If the origin does see it, the issue may involve application logic or upstream security software.
Check bot management, rate limiting, and browser checks
Not every Cloudflare security response comes from WAF rules alone.
Bot Management, Super Bot Fight Mode, rate limiting, and browser integrity checks can all produce blocks or challenges that look like WAF errors to end users.
Common causes include:
- Automated scripts without stable user agents
- High request bursts from one IP or ASN
- Headless browsers used for testing
- Cookies disabled in the browser
- Security settings that challenge older clients
If a legitimate integration is being challenged, consider whether it needs a more specific allowlist, API token, or dedicated endpoint with adjusted bot and rate-limit handling.
How to test safely without opening the site too much
When you troubleshoot Cloudflare WAF errors, testing should be controlled and temporary.
Avoid disabling security globally unless the incident is severe and time-bound.
Instead, use a narrow test plan that isolates the failure.
- Reproduce the issue with the same URL, method, and payload.
- Switch the relevant rule from block to log if possible.
- Test from a known-good IP and browser profile.
- Modify one variable at a time, such as the query string or body.
- Restore the original rule action after verification.
For application owners, staging environments are especially valuable.
Mirror the production WAF policy in staging so you can validate exceptions before deploying them live.

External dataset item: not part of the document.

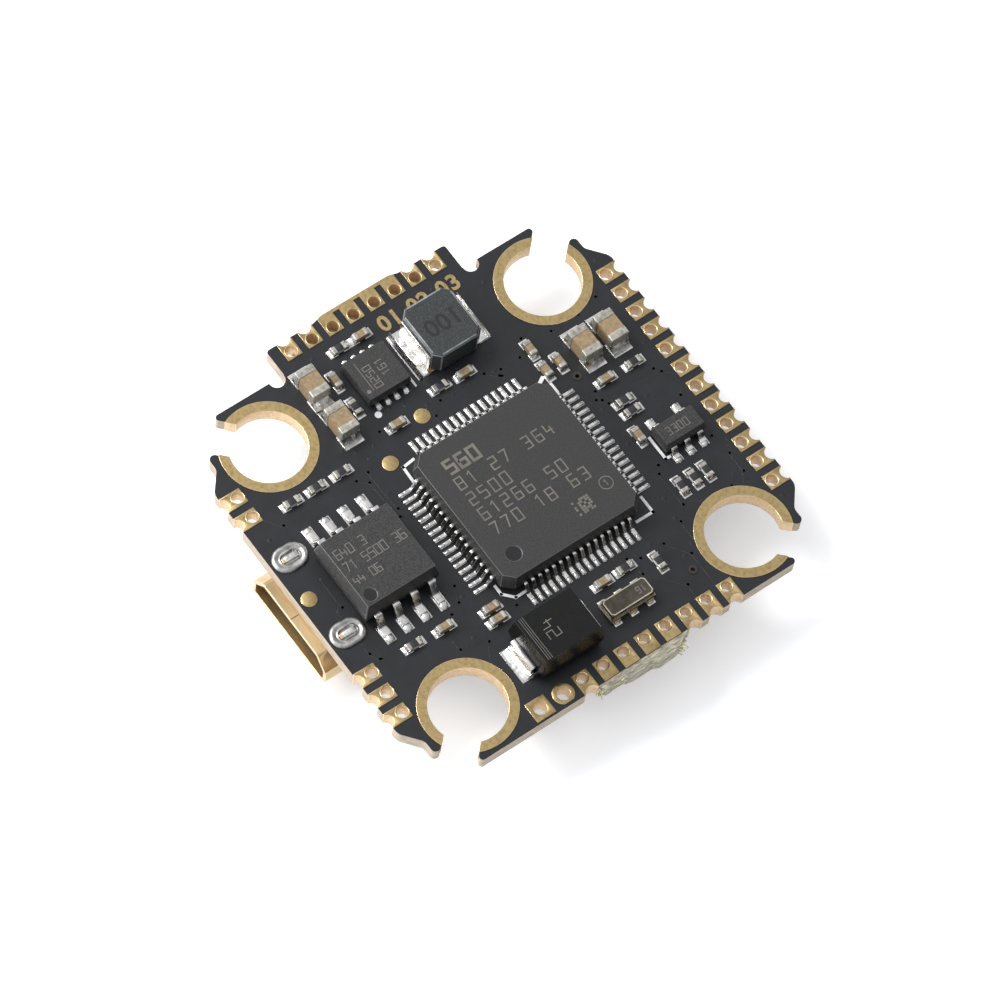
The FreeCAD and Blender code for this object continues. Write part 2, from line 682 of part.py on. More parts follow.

When to create an exception versus rewrite the application
Sometimes the fastest fix is a WAF exception, but that is not always the best long-term answer.
If the blocked traffic is legitimate but rare, such as a webhook from Stripe, GitHub, or a payment gateway, a precise allow rule may be appropriate.
If the application consistently generates traffic that looks malicious, the better fix is often to adjust the request format.
Consider rewriting the application if it:
- Sends unusually large or encoded parameters
- Uses nonstandard HTTP methods or headers
- Submits user input that resembles attack payloads
- Relies on legacy clients that trigger browser checks
Consider an exception if the traffic is:
- From a trusted third-party service
- Confined to a specific endpoint
- Easy to identify by source IP, token, or header
- Rare enough that a scoped allow rule is low risk
Practical checklist for faster Cloudflare WAF troubleshooting
When an incident happens, use a repeatable checklist so you do not miss the obvious signals.
A structured workflow reduces guesswork and shortens resolution time.
- Capture the exact error code and affected URL.
- Check Firewall Events for the matched rule ID.
- Review whether the action was block, challenge, or log.
- Compare blocked and allowed requests for pattern differences.
- Inspect custom rules, managed rules, bot features, and rate limits.
- Test with a controlled request and a temporary log-only change.
- Apply the smallest safe exception or fix the application behavior.
For recurring issues, document the rule ID, hostname, endpoint, and approved change so future troubleshooting is faster and less disruptive.
Useful Cloudflare concepts to know during investigation
Understanding a few Cloudflare terms helps you troubleshoot faster and communicate clearly with support or teammates.
The most relevant entities include Cloudflare WAF, Firewall Rules, Managed Rulesets, Bot Management, Rate Limiting, API Shield, and Security Events.
These features often interact, which is why a request can be challenged even when one specific rule does not appear obviously responsible.
If you open a support case, include the Ray ID, affected timestamp, client IP, URL, and the full response behavior.
That information makes it much easier to trace the event through Cloudflare’s edge systems and rule evaluation process.